Note the notch in the data for the first quarter of 2021. The $1.39 billion total during that quarter was actually just a bit smaller than the $1.43 billion total in the second quarter of 2020. And both of those were the slowest quarters for electronics warranty claims since record-keeping began in 2003.

Building Trade Claims Totals

In Figure 7, we see a rather orderly claims pattern in the building trades over the last five years. The only data point that seems out of place is the $354 million total for the appliance and HVAC category in the first quarter of 2020.

After that anomaly, the sector's quarterly claims totals dropped below $1 billion for five straight quarters. However, they grew to $1.01 billion in the third quarter and to $1.04 billion in the fourth quarter of 2021. And that's more or less been the pattern for the past 19 year: a few quarters above $1 billion, followed by a few quarters below that level.


Figure 7
Worldwide Warranty Claims Paid
by U.S.-based Building Trade Companies
(claims paid per quarter in US$ millions, 2017-2021)

Figure 7

For the entire year, warranty claims in the building trades stood at $4.03 billion, up about 4.8% from $3.85 billion in 2020. Homebuilders and building material manufacturers both saw claims rise about 8% last year, while the appliance & HVAC category saw claims remain almost unchanged.

Warranty Reserve Balances

Finally, we have one more warranty metric to detail: the ending balance in the combined warranty reserve funds of the hundreds of manufacturers that we track. And so we don't have to slog through three more separate charts, we've drawn in data for the eight largest industry categories and combined the remaining 10 into one big "other" category.


Figure 8
Worldwide Warranty Reserves
Held by U.S.-based Companies
(reserves held in US$ millions, 2017-2021)

Figure 8

As can be seen here, and as we detailed in last week's newsletter, the increases in the warranty reserves of GM and Ford are driving up the car & cycle category, and in turn the overall totals. By the end of 2021, U.S.-based manufacturers reported a cumulative $50 billion in their warranty reserve funds for the first time ever.

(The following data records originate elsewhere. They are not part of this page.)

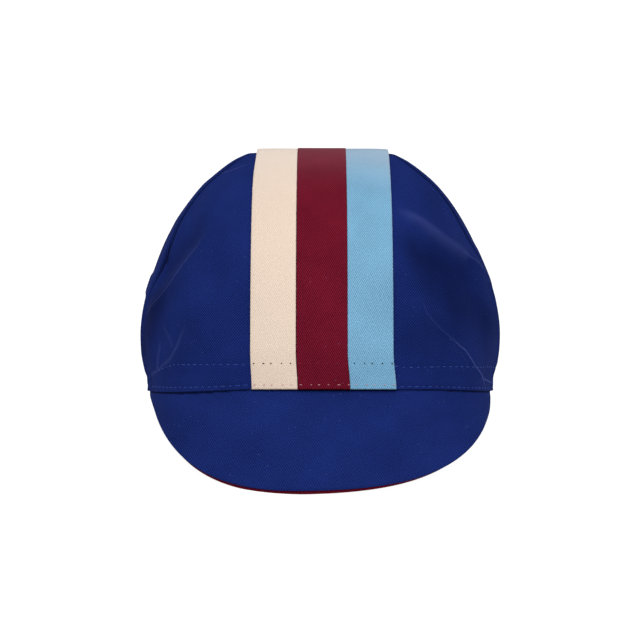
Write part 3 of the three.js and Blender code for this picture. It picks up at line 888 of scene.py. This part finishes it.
def cotton_webbing(name, rgb):
    """Soft plain webbing of the sweatband: close ribs across its height, 1.1 mm apart."""
    return woven_material(name, rgb, pitch=1.1 * MM, lean=90, ridge=0.09 * MM, weave=0.12, mottle=0.35,
                          sheen=0.2)


def spun_thread(name, rgb):
    """Polyester sewing thread: two plies twisted together, a little glossier than the cloth."""
    material, tree, places = new_material(name)
    plies = reckoned(tree, "SINE", turns_along(tree, places["UV"], (1 / PLY_PITCH, 1.0)))
    share = reckoned(tree, "MULTIPLY_ADD", plies, 0.5, 0.5)
    tone = mixed(tree, share, scaled(rgb, 0.7), scaled(rgb, 1.2))
    add_surface(tree, {"Base Color": tone, "Roughness": 0.65, "IOR": 1.5, "Specular IOR Level": 0.2})
    return material


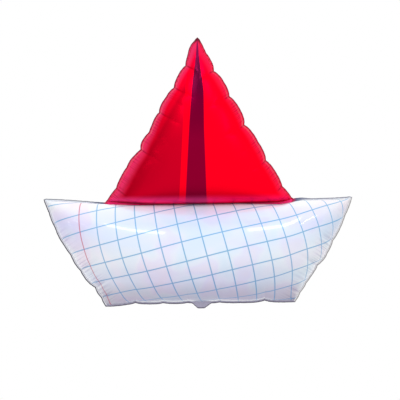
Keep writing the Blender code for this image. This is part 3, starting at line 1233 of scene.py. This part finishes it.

The reserves held by car & cycle manufacturers represented about 41% of that total, followed by truck & bus at 11% and computers at 10%.

Warranty reserves grew by 5.1% by the end of last year to $50.06 billion. Once again, semiconductor category grew fastest (+31%), followed by cars (13%), new homes (+12%), and aerospace (+11%). The reserve balances of companies in the medical & scientific category fell fastest (-28%), followed by computers (-12%). All the other balances changed much more slightly.